Dieser Verhandlungsweg sei allerdings gescheitert. «VW verweigerte jedes Verhandlungsgespräch gegenüber dieser grossen Gruppe», sagte Sara Stalder, Geschäftsleitern der SKS.
Gleiche Behandlung wie in den USA
Nun bereite sich «VW Car Claim» in Holland auf das Einreichen einer Klage vor. Und auch die SKS wolle den Druck aus der Schweiz verstärken und prüfe ebenfalls rechtliche Schritte. Konkret sollen Klageaktionen durchgeführt werden, um die Rechte der Betroffenen durchzusetzen. Geschädigte Konsumenten sowie kleine und mittlere Unternehmen können sich für das Klageprojekt anmelden.
Ziel sei es, dass geschädigte Autobesitzer in Europa gleich behandelt werden wie in den USA, sagte Stalder. Dort hätten VW-Kunden einen Schadenersatz von 5000 bis 10’000 USD erhalten oder ihr Fahrzeug zurückgeben können.
Allerdings sei es schwierig, solche Ansprüche in der Schweiz und in ganz Europa geltend zu machen, sagte Stalder. Denn anders als in den USA, fehle hier ein Gruppenklage-Instrument.
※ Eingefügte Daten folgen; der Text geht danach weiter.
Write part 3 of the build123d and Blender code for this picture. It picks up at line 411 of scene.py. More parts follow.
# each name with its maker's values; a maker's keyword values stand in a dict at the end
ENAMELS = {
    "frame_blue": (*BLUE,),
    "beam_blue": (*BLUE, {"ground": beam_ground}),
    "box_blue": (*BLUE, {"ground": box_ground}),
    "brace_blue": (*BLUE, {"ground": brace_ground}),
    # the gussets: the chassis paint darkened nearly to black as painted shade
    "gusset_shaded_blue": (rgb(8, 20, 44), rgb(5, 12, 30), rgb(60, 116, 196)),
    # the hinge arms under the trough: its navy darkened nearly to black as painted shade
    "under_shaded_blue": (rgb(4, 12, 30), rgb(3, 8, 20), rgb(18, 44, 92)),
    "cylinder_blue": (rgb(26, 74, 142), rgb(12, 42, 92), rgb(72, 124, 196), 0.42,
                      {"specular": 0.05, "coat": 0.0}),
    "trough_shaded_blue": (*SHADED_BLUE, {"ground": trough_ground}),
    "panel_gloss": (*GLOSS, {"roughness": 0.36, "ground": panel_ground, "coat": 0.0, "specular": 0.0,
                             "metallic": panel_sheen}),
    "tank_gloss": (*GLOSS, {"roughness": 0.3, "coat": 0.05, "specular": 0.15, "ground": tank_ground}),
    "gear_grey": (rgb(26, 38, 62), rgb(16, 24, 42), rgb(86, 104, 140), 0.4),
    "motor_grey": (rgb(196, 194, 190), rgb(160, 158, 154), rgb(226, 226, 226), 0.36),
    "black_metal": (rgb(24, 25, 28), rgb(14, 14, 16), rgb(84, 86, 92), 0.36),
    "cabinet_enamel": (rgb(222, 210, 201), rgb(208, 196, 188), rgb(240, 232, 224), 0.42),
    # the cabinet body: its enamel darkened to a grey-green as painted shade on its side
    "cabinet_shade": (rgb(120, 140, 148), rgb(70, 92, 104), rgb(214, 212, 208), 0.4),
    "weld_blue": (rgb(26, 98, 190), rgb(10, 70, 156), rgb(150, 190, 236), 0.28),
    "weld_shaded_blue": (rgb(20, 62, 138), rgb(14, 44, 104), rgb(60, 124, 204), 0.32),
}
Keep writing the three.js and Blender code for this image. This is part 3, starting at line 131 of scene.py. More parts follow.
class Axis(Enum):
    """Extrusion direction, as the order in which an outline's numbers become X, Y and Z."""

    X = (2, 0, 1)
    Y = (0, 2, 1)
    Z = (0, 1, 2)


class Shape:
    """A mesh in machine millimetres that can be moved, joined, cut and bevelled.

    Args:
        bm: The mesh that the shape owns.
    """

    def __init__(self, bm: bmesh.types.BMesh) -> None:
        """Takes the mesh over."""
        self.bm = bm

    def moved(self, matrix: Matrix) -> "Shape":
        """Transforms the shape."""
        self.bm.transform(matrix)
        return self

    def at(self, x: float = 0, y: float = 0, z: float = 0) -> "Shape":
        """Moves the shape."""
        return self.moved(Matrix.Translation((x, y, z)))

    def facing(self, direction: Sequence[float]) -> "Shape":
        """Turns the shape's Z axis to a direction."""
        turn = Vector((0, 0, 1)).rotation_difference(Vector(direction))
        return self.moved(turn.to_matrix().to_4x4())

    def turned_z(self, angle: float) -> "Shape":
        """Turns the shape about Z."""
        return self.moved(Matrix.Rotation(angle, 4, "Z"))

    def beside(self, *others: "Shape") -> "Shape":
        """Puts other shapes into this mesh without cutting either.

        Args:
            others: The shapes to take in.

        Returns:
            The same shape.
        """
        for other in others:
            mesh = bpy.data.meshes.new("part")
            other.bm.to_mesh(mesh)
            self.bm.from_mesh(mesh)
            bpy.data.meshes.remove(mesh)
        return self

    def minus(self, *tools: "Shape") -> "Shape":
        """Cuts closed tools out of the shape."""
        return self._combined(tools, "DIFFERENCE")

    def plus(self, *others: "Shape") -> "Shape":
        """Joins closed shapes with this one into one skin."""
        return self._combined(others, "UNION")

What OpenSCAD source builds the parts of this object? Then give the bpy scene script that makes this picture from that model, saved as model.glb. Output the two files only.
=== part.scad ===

Der VW-Konzern wiege sich deshalb in Sicherheit und habe sich bisher geweigert, im europäischen Raum in Verhandlungen mit Anwälten zu treten.
Trotzdem könnten gleichartige Ansprüche auf verschiedene Arten gebündelt und geltend gemacht werden, sagte Alexander Amann, Partner bei Schwärzler Rechtsanwälte, welche in diesem Projekt mit der SKS zusammenarbeiten: «Im Extremfall könnten alle knapp 180’000 betroffene Fahrzeughalter aus der Schweiz in einer einzigen Klage gegen VW aufscheinen.» Wahrscheinlicher seien aber mehrere Musterprozesse.
Verjährungsfrist läuft Ende Jahr ab
Bei der Stiftung «VW Car Claim» haben sich im vergangenen Jahr allerdings lediglich 2000 Schweizer Betrugsopfer gemeldet. «Wir erhoffen uns, dass sich jetzt noch mehr Betroffene für dieses Klageprojekt anmelden», sagte Stalder. Denn so sei das Gewicht gegenüber VW grösser und auch die Prozesskosten könnten so getragen werden. Für die Teilnahme am Klageprojekt werde von den Betroffenen denn auch ein Unkostenbeitrag erhoben.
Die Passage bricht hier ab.